According to Avita’s sales forecast, the extended-range version will be priced significantly lower, with the Avita 12 extended-range version possibly priced between 200,000 to 300,000 yuan (41270$). “Extending the range is the most effective way to solve the sales dilemma for Avita,” Gao Jiangtao said, citing examples such as Zerun, Lantu, Chery, and even Changan Shenlan, many brands have seen their sales double after entering the extended-range market. He also mentioned Chery’s New Era as an example, stating that the pure electric version of this car simply didn’t sell, but the extended-range version was well received in the market.
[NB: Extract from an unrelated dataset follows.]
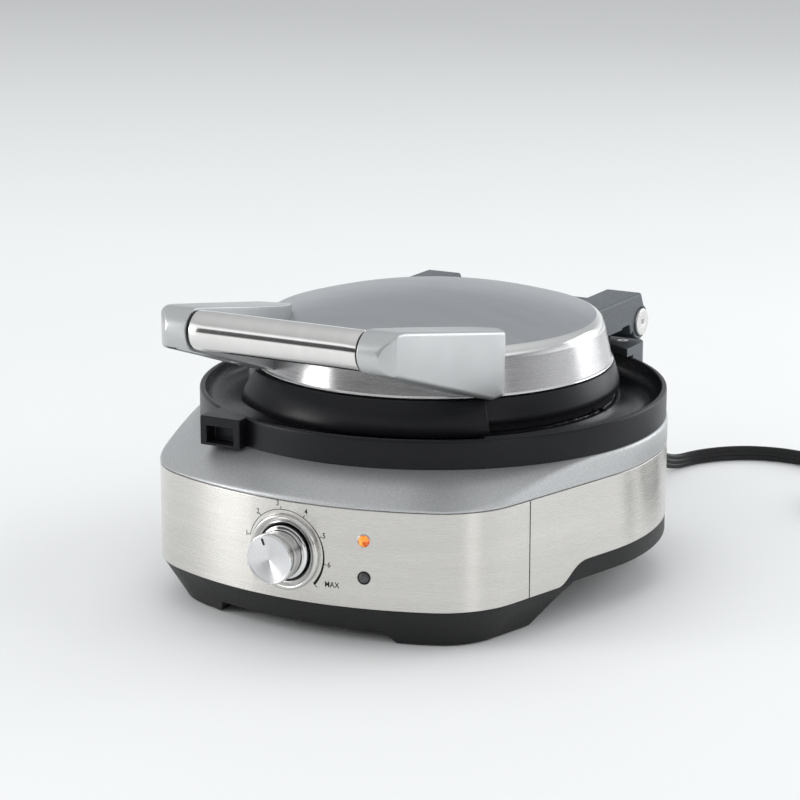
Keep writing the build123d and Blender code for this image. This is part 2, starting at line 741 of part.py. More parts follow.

Avita will be no exception, as launching extended-range models will significantly boost the brand’s sales. In addition, Avita’s third new car, the Avita 07, is already on the road. According to the product filing information from the Ministry of Industry and Information Technology, this new car is positioned as a mid-size SUV, with dimensions of 4825mm×1980mm×1620mm, a wheelbase of 2940mm, slightly larger than the benchmark model Wanjie M5, and will offer both extended-range and pure electric power configurations, but all models will be equipped with lithium iron phosphate batteries. According to the plan, this car is expected to be launched in Q3 of this year, but the success of the new product strategy will have to withstand fierce competition.